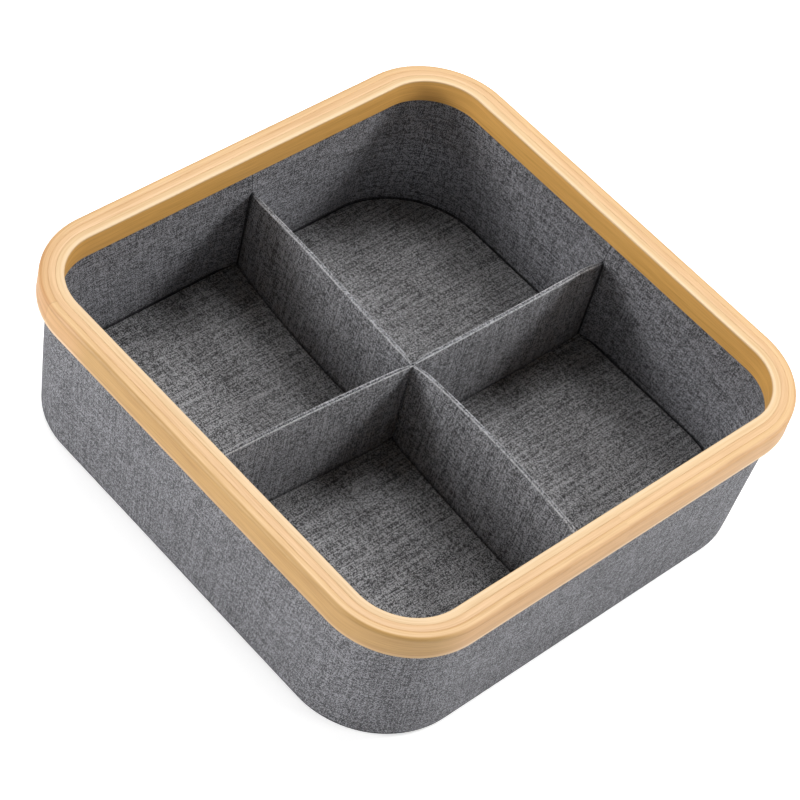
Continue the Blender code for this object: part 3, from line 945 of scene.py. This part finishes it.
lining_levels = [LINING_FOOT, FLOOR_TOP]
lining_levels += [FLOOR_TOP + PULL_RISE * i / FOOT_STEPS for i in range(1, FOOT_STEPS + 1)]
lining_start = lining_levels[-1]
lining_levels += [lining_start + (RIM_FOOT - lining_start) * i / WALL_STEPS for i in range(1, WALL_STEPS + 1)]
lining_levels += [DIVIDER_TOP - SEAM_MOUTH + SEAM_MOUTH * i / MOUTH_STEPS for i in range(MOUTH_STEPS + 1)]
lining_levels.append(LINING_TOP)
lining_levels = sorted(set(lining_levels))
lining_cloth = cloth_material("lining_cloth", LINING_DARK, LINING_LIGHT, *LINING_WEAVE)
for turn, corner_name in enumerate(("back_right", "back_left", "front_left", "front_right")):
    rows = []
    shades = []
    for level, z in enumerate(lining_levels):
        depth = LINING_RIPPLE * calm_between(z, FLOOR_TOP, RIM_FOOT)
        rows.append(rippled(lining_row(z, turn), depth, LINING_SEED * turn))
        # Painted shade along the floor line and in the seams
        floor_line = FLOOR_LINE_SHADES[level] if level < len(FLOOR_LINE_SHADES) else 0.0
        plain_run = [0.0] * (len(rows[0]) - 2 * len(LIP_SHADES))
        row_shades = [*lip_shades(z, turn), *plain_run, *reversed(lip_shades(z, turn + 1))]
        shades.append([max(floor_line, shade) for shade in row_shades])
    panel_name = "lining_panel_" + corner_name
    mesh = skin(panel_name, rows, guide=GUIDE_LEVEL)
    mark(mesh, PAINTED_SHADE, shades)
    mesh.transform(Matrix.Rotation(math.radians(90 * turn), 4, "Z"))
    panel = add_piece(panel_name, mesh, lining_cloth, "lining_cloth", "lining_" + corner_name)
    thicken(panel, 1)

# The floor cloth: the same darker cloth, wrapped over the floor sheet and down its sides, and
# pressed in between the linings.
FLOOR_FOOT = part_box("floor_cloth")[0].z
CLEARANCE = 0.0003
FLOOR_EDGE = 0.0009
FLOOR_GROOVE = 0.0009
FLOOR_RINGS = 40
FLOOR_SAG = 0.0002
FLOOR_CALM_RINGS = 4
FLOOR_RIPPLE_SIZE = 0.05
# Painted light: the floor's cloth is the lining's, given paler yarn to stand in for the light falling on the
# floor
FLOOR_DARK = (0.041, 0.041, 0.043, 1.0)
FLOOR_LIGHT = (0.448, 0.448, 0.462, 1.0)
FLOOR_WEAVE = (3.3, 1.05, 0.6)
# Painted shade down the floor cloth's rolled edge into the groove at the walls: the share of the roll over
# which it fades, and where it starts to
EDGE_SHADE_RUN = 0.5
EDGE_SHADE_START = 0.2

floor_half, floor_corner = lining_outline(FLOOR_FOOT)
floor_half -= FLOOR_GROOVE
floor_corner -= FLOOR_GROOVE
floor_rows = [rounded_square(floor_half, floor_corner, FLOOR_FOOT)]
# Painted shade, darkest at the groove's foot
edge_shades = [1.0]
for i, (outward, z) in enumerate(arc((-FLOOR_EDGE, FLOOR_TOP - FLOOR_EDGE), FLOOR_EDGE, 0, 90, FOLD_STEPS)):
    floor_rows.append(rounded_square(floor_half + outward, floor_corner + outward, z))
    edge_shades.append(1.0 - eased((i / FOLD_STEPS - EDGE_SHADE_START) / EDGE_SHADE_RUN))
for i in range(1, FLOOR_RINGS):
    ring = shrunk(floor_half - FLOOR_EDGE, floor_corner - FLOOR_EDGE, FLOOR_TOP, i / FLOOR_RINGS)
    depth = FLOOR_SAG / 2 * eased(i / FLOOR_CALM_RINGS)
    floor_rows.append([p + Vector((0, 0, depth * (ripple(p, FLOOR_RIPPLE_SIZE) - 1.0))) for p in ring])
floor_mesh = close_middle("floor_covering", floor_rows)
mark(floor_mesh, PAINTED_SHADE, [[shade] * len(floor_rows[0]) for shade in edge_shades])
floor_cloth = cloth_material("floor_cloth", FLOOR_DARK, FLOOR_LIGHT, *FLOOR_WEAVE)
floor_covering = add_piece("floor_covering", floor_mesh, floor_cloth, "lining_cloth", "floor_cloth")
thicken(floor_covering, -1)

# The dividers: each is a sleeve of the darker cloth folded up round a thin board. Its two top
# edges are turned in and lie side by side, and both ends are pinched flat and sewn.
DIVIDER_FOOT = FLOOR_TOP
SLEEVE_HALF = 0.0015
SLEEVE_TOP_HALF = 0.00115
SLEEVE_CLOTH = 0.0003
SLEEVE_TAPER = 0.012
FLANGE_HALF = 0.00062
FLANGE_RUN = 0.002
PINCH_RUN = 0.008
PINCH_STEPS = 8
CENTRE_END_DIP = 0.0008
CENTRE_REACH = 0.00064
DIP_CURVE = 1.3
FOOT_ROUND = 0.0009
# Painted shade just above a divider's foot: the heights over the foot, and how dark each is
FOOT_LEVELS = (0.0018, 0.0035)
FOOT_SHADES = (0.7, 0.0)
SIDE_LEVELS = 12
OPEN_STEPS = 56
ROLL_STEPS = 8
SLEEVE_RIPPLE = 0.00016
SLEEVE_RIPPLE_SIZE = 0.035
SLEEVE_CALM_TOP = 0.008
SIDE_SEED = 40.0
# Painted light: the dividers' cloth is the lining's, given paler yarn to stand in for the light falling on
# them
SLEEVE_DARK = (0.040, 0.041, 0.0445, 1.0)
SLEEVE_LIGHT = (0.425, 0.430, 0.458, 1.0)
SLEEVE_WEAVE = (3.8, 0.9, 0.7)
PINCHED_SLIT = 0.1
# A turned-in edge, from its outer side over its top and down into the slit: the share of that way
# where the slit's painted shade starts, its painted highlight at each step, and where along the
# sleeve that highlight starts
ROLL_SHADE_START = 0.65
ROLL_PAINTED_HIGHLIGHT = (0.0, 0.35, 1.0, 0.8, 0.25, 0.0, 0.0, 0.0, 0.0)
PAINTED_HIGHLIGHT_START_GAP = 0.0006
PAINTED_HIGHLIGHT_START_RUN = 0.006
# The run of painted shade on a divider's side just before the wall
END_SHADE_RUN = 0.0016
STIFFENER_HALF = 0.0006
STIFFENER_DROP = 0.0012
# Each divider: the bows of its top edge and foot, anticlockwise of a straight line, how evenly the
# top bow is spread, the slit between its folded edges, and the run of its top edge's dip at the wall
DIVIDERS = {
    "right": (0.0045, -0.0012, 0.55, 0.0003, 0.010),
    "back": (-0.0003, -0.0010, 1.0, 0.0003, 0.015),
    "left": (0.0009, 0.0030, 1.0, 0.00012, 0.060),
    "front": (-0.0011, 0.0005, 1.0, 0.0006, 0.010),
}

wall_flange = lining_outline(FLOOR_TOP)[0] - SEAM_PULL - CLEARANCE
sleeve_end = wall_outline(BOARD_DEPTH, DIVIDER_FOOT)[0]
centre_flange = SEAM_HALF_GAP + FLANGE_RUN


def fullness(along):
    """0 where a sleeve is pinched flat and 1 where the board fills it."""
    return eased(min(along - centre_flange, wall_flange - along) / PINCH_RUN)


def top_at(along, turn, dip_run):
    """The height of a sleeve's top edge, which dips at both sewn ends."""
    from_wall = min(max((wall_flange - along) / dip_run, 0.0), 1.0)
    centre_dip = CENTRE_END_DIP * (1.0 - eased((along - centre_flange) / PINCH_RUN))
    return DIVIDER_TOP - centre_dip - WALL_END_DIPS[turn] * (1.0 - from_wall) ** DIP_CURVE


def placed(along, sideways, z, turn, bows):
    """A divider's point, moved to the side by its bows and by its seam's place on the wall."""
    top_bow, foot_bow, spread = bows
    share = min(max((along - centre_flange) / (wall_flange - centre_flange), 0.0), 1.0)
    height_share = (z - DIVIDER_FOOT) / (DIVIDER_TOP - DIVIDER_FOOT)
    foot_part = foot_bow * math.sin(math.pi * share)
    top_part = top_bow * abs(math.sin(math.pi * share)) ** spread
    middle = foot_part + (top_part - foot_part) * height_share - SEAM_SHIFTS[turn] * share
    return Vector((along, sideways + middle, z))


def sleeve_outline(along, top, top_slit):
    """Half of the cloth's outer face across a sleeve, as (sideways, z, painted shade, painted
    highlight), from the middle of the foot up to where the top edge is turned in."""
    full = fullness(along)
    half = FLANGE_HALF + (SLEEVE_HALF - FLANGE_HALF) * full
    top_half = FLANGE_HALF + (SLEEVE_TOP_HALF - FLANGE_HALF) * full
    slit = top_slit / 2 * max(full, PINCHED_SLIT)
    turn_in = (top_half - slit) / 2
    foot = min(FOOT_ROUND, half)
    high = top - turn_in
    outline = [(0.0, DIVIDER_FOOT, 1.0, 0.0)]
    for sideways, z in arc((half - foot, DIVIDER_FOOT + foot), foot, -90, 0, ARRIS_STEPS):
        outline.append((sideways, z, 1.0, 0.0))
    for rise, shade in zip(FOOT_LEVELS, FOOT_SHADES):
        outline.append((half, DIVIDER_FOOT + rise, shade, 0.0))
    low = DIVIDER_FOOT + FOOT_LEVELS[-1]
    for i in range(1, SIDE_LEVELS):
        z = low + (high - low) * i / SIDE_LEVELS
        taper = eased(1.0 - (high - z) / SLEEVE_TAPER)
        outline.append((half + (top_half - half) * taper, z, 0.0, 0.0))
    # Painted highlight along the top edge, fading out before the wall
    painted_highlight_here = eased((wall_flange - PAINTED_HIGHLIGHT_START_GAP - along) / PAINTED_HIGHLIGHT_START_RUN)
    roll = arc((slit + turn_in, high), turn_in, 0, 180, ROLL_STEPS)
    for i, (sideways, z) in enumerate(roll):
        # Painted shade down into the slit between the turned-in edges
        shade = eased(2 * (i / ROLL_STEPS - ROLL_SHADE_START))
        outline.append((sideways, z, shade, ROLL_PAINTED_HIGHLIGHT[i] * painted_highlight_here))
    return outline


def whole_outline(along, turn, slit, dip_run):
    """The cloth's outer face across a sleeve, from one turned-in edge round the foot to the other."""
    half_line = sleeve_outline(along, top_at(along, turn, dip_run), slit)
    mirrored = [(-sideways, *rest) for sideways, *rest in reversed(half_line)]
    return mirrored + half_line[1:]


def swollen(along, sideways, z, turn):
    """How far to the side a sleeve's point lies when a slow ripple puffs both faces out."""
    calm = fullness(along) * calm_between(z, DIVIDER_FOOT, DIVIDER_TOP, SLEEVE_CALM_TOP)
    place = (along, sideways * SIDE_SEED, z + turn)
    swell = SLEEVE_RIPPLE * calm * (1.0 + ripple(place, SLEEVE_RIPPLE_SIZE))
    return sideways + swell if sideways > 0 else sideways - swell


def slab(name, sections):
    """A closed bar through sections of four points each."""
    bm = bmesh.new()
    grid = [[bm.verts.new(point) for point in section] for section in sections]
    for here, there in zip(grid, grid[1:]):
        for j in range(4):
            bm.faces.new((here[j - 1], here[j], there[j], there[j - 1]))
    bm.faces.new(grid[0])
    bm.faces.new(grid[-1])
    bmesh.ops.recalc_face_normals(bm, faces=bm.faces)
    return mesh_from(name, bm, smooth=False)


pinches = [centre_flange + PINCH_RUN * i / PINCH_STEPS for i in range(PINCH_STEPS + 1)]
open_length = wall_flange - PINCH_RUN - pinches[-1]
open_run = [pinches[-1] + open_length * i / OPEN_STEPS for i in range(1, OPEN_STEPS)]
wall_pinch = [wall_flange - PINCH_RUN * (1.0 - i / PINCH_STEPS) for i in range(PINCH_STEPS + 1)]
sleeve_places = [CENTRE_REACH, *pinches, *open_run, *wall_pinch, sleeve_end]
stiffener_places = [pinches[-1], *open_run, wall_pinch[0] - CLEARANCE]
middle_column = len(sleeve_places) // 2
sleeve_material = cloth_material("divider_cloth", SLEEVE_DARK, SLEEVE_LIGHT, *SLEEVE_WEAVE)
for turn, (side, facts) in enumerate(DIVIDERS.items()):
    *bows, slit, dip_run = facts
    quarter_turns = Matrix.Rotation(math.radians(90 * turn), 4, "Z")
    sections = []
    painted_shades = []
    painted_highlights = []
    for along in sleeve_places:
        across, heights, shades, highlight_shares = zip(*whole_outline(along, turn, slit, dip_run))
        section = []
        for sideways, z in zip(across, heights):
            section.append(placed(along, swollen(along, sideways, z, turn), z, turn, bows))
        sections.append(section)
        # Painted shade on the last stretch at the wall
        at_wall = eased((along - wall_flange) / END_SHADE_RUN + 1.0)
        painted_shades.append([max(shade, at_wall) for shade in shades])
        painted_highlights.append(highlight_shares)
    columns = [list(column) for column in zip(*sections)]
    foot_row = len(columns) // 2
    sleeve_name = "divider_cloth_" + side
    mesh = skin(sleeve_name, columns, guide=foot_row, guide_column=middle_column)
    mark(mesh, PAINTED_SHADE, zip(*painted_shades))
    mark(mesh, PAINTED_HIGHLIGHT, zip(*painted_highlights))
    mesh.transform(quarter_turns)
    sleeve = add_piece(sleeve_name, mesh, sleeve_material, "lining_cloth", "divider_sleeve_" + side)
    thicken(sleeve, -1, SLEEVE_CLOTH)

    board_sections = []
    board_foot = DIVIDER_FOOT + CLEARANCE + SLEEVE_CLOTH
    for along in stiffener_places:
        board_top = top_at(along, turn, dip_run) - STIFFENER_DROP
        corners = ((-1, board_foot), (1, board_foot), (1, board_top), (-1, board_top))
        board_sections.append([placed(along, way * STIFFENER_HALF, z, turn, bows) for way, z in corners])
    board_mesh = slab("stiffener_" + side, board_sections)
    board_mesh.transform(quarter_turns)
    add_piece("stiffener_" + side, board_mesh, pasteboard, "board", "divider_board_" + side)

Exercise
Without changing anything, quote the lines from the top of the data to the line that contains "EDGE_SHADE_START = 0.2", including that line.

Exercise output
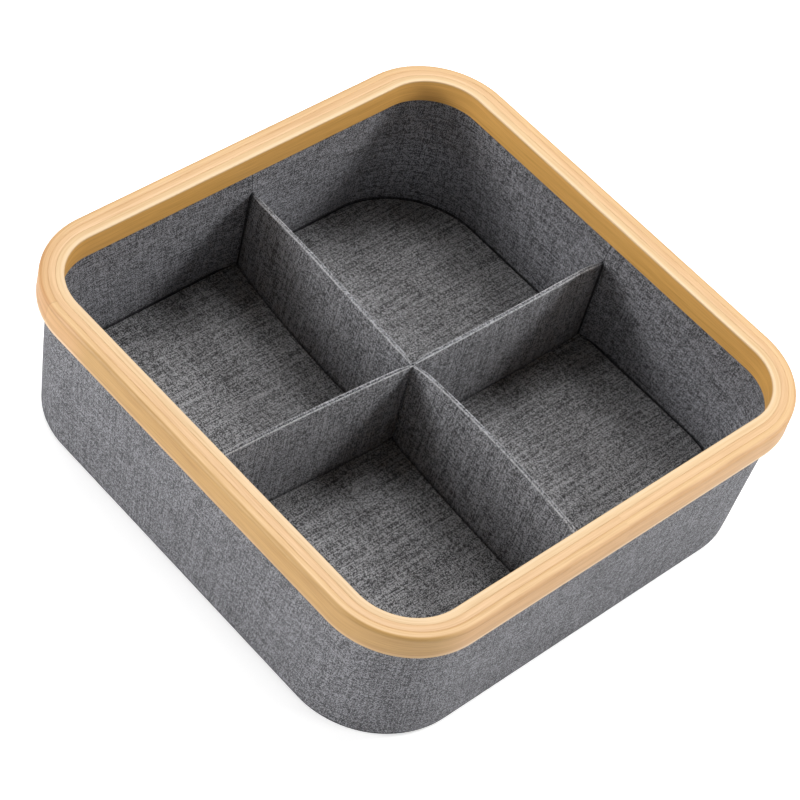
Continue the Blender code for this object: part 3, from line 945 of scene.py. This part finishes it.
lining_levels = [LINING_FOOT, FLOOR_TOP]
lining_levels += [FLOOR_TOP + PULL_RISE * i / FOOT_STEPS for i in range(1, FOOT_STEPS + 1)]
lining_start = lining_levels[-1]
lining_levels += [lining_start + (RIM_FOOT - lining_start) * i / WALL_STEPS for i in range(1, WALL_STEPS + 1)]
lining_levels += [DIVIDER_TOP - SEAM_MOUTH + SEAM_MOUTH * i / MOUTH_STEPS for i in range(MOUTH_STEPS + 1)]
lining_levels.append(LINING_TOP)
lining_levels = sorted(set(lining_levels))
lining_cloth = cloth_material("lining_cloth", LINING_DARK, LINING_LIGHT, *LINING_WEAVE)
for turn, corner_name in enumerate(("back_right", "back_left", "front_left", "front_right")):
    rows = []
    shades = []
    for level, z in enumerate(lining_levels):
        depth = LINING_RIPPLE * calm_between(z, FLOOR_TOP, RIM_FOOT)
        rows.append(rippled(lining_row(z, turn), depth, LINING_SEED * turn))
        # Painted shade along the floor line and in the seams
        floor_line = FLOOR_LINE_SHADES[level] if level < len(FLOOR_LINE_SHADES) else 0.0
        plain_run = [0.0] * (len(rows[0]) - 2 * len(LIP_SHADES))
        row_shades = [*lip_shades(z, turn), *plain_run, *reversed(lip_shades(z, turn + 1))]
        shades.append([max(floor_line, shade) for shade in row_shades])
    panel_name = "lining_panel_" + corner_name
    mesh = skin(panel_name, rows, guide=GUIDE_LEVEL)
    mark(mesh, PAINTED_SHADE, shades)
    mesh.transform(Matrix.Rotation(math.radians(90 * turn), 4, "Z"))
    panel = add_piece(panel_name, mesh, lining_cloth, "lining_cloth", "lining_" + corner_name)
    thicken(panel, 1)

# The floor cloth: the same darker cloth, wrapped over the floor sheet and down its sides, and
# pressed in between the linings.
FLOOR_FOOT = part_box("floor_cloth")[0].z
CLEARANCE = 0.0003
FLOOR_EDGE = 0.0009
FLOOR_GROOVE = 0.0009
FLOOR_RINGS = 40
FLOOR_SAG = 0.0002
FLOOR_CALM_RINGS = 4
FLOOR_RIPPLE_SIZE = 0.05
# Painted light: the floor's cloth is the lining's, given paler yarn to stand in for the light falling on the
# floor
FLOOR_DARK = (0.041, 0.041, 0.043, 1.0)
FLOOR_LIGHT = (0.448, 0.448, 0.462, 1.0)
FLOOR_WEAVE = (3.3, 1.05, 0.6)
# Painted shade down the floor cloth's rolled edge into the groove at the walls: the share of the roll over
# which it fades, and where it starts to
EDGE_SHADE_RUN = 0.5
EDGE_SHADE_START = 0.2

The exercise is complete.